Fernandez v. State
135 So. 3d 446
| Fla. Dist. Ct. App. | 2014Background
- Fernandez appeals a summary denial of his Florida Rule of Criminal Procedure 3.850 motion for postconviction relief.
- He pled guilty on April 2, 2009 to felony battery (08-CF-11276) and robbery (09-CF-772), receiving concurrent 10-year terms as a habitual offender.
- He moved to withdraw the plea under Rule 3.170(7); the trial court denied after an evidentiary hearing; affirmance on appeal followed (table decision).
- He filed the instant 3.850 motion challenging grounds related to the robbery charge, asserting ineffective assistance for failing to investigate or advise on an afterthought defense.
- The afterthought defense contends that force used to take property was motivated by anger at the victim for reporting him, not to rob, which would render the taking non-robbery, and that the defense could have affected plea strategy and jury instructions.
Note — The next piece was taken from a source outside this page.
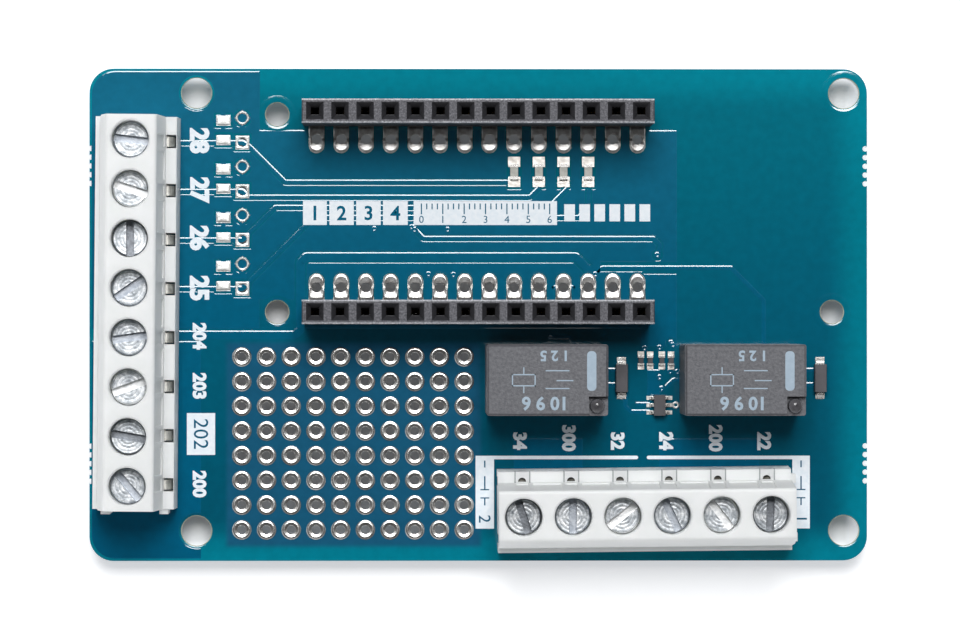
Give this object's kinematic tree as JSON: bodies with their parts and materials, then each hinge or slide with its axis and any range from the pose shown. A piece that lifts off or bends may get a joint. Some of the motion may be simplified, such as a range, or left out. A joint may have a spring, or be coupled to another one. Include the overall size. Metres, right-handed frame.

- The Fourth DCA remanded for either further record or an evidentiary hearing on these grounds; the court reversed in part, affirms in part, and remanded.
Issues
| Issue | Plaintiff's Argument | Defendant's Argument | Held |
|---|---|---|---|
| Whether grounds one and two are viable ineffectiveness claims requiring an evidentiary hearing. | Fernandez argues counsel failed to investigate and advise on the afterthought defense. | State contends no viable afterthought defense was available or properly supported. | Remand for evidentiary hearing or record supplementation on grounds one and two. |
Key Cases Cited
- DeJesus v. State, 98 So.3d 105 (Fla. 2d DCA 2012) (recognizes afterthought defense concept and related contact with jury instructions)
- Perkins v. State, 814 So.2d 1177 (Fla. 4th DCA 2002) (concept of afterthought defense affecting robbery analysis)
- Hayes v. State, 120 So.3d 640 (Fla. 2d DCA 2013) (acknowledges non-conclusive nature of plea colloquy regarding specific defenses)
- Munroe v. State, 28 So.3d 973 (Fla. 2d DCA 2010) (requires evidentiary hearing to determine effectiveness of trial counsel on defenses)
- Gee v. State, 41 So.3d 1035 (Fla. 2d DCA 2010) (failure to investigate a factual defense can be facially sufficient for relief)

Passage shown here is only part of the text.